Local Youth Will Demonstrate In Toronto on April 1
The number one rule on April Fools’ Day is: Don’t trust anything you see or hear. That will be impossible for citizens and visitors around movie theatres in downtown Toronto to do, however.
That’s because youth advocates from Reality Check Monroe County will demonstrate loudly with proven facts about smoking in movies outside Scotiabank Theatres, TIFF Lightbox Theatre and Ripley’s Aquarium. They will join approximately 100 fellow Reality Check members from across New York State, as well as 200 youth from the Youth Advocacy Training Institute (YATI) in Ontario, Canada.
Their demonstration, designed to push the film industry to rate youth-rated movies that show smoking R, will include student-run man on the street interviews designed to gather public opinion and spread awareness on the issue. Advocates will carry “Don’t Be A Fool, Smoking in Movies Is Not Cool” posters with statistics, as well as cardboard heads of smoking movie stars from movies that feature smoking. Throughout the demonstration, members of the group will share interview clips on social media as well as roam the streets near Metro Hall, getting passers-by to sign a petition intended for the movie industry.
According to a 2014 report from the Surgeon General, giving an R rating to future movies with smoking would be expected to reduce the number of teen smokers by nearly 1 in 5 (18%) and prevent 1 million deaths from smoking among teens and children alive today.
That is no prank.
“Smoking on screen kills in real life”, Joseph Potter, Reality Check Youth Coordinator of Monroe County, stresses the importance of educating the public on the effect tobacco use in movies has on kids. “The more kids see tobacco use on screen, the more it’s normalized, especially when the negative health affects aren’t shown.”
Our goal is to remove smoking in movies or have the movie receive an R rating.

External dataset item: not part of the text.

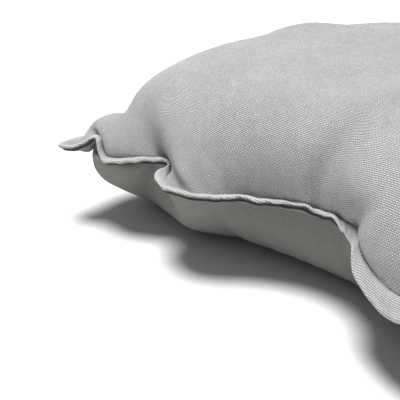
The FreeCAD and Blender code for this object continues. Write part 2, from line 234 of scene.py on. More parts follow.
def springs(flat, scale, w, steps, stiffness):
    """Threads from points (i, j) to (i + di, j + dj): slices, rest lengths and shares of the correction."""
    ni, nj = w.shape[1:3]
    groups = []
    every = slice(None)
    for di, dj in steps:
        if di:
            j_a = slice(max(0, -dj), nj - max(0, dj))
            j_b = slice(max(0, dj), nj - max(0, -dj))
            pairs = [((every, a, j_a), (every, b, j_b)) for a, b in strided(ni, di)]
        else:
            pairs = [((every, every, a), (every, every, b)) for a, b in strided(nj, dj)]
        for a, b in pairs:
            d = (flat[b[1:]] - flat[a[1:]])[None] * (scale[a] + scale[b]) / 2
            rest = np.linalg.norm(d, axis=-1)[..., None].astype(np.float32)
            share = stiffness / (w[a] + w[b] + 1e-9)
            shares = ((share * w[end]).astype(np.float32) for end in (a, b))
            groups.append((a, b, rest, *shares))
    return groups


def project(x, groups, push_only=False):
    """Move the ends of each thread towards its rest length; push_only leaves threads that are too long."""
    for a, b, rest, share_a, share_b in groups:
        d = x[b] - x[a]
        length = np.sqrt(np.einsum("...k,...k->...", d, d))[..., None] + 1e-6
        c = 1 - rest / length
        if push_only:
            np.minimum(c, 0, out=c)
        d *= c
        x[a] += share_a * d
        x[b] -= share_b * d


def relax(x, flat, scale, target, rounds, pressure, bend, ramp):
    """Fill the two panels while the stitch line moves to its sewn place."""
    ni, nj = x.shape[1:3]
    pins = np.zeros((2, ni, nj), bool)
    pins[:, 0] = pins[:, -1] = pins[:, :, 0] = pins[:, :, -1] = True
    w = np.where(pins, 0.0, 1.0)[..., None].astype(np.float32)
    bending = springs(flat, scale, w, ((2, 0), (0, 2)), bend)
    shearing = springs(flat, scale, w, ((1, 1), (1, -1)), SHEAR)
    threads = springs(flat, scale, w, ((1, 0), (0, 1)), 1.0)
    cell = float(np.median(np.linalg.norm(np.diff(flat, axis=0), axis=-1)))
    sign = np.array([1.0, -1.0], np.float32)[:, None, None, None] * pressure / (4 * cell * cell)
    v, push, start = np.zeros_like(x), np.zeros_like(x), x.copy()
    for it in range(rounds):
        t = smoothstep(min(1.0, (it + 1) / (ramp * rounds)))
        if it % PUSH_EVERY == 0:
            gi = x[:, 2:, 1:-1] - x[:, :-2, 1:-1]
            gj = x[:, 1:-1, 2:] - x[:, 1:-1, :-2]
            push[:, 1:-1, 1:-1] = np.cross(gi, gj) * sign
            top = TOP_Z - TOP_FALL * ((x[0, ..., 0] / HALF_L) ** 2 + (x[0, ..., 1] / HALF_W) ** 2)
            push[0] *= np.clip((top - x[0, ..., 2]) / TOP_FADE, 0, 1)[..., None]
        v += push
        v *= DRAG * w
        before = x.copy()
        x += v
        x[pins] = start[pins] * (1 - t) + target[pins] * t
        project(x, bending, True)
        project(x, shearing)
        project(x, threads)
        np.maximum(x[..., 2], CLEARANCE, out=x[..., 2])
        v = x - before
    return x


def refined(x, f):
    """The same grid with f times as many cells, by linear interpolation."""
    for axis in (-3, -2):
        n = x.shape[axis]
        at = np.linspace(0, n - 1, (n - 1) * f + 1)
        low = np.minimum(at.astype(int), n - 2)
        shape = [1] * x.ndim
        shape[axis] = -1
        part = (at - low).reshape(shape).astype(x.dtype)
        x = np.take(x, low, axis) * (1 - part) + np.take(x, low + 1, axis) * part
    return x


def sewn_panels():
    """Upper and lower panel as two grids of points, in millimetres, and the flat cut that both start from."""
    ni, nj = CELLS[0] + 1, CELLS[1] + 1
    x = np.zeros((2, ni, nj, 3), np.float32)
    x[..., :2] = cut_panel(ni, nj)
    x[..., 2] = SEAM_Z
    dome = np.outer(np.sin(np.pi * np.linspace(0, 1, ni)), np.sin(np.pi * np.linspace(0, 1, nj)))
    noise = np.random.default_rng(7)
    for layer, sign in ((0, 1), (1, -1)):
        uneven = START_NOISE * noise.standard_normal((ni, nj)) * (dome > 1e-6)
        x[layer, ..., 2] += sign * START_DOME * dome + uneven
    for finer, rounds, pressure, bend, ramp in PASSES:
        x = refined(x, finer)
        flat = cut_panel(*x.shape[1:3])
        scale = np.stack([growth(flat, 0), growth(flat, 1)])
        x = relax(x, flat, scale, stitch_targets(*x.shape[1:3]), rounds, pressure, bend, ramp)
    return x, flat


def eased(x, flat, at_x, at_y, radius, rounds):
    """Round out the folds of a panel near a place, and leave the rows beside the stitch line."""
    ni, nj = x.shape[:2]
    far = ((flat[..., 0] - at_x) ** 2 + (flat[..., 1] - at_y) ** 2) / radius**2
    from_i, from_j = (np.minimum(np.arange(n), np.arange(n)[::-1]) for n in (ni, nj))
    rim = np.minimum(from_i[:, None], from_j)
    share = 0.5 * np.exp(-(far**2)) * np.clip((rim - 1) / CALM_RIM, 0, 1)
    share = share[1:-1, 1:-1, None].astype(x.dtype)
    for _ in range(rounds):
        middle = (x[2:, 1:-1] + x[:-2, 1:-1] + x[1:-1, 2:] + x[1:-1, :-2]) / 4
        x[1:-1, 1:-1] += share * (middle - x[1:-1, 1:-1])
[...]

Max Serling, a student at Pittsford Mendon High School, stated “I knew there was smoking in kids’ movies, but I never realized how much until I joined Reality Check. I now see how they target kids.”
“It makes it seem like smoking is the norm, that smoking is OK,” he said, “and that’s why I think it’s such a big problem.”
This cross-border crusade is the second annual smoke-free movies demonstration for the Reality Check and YATI groups. This year, the student advocates decided to video street interviews and share on their social channels to gain more support for Smoke Free Movies (SFM). They’ll also create an event video that they can share at their schools and in their communities. They want to show Big Tobacco and Hollywood that they are nobody’s fool.
Reality Check is a teen-led, adult-run program which seeks to prevent and decrease tobacco use among young people throughout New York State.
YATI, a program of the Ontario Lung Association equips youth and young adults with the skills necessary to prevent and reduce tobacco use, promote health and advocate for positive change in their communities.
For more information about the harmful effects of smoking in movies, visit smokefreemonroe.com.
Smoking and Health Action Coalition of Monroe County (SHAC) is funded by the New York State Department of Health, Bureau of Tobacco Control to increase support for New York State’s tobacco-free norms through youth action and community engagement. Efforts are evidence-based, policy-driven, and cost-effective approaches that decrease youth tobacco use, motivate adult smokers to quit, and eliminate exposure to secondhand smoke. SHAC is part of the American Lung Association of the Northeast.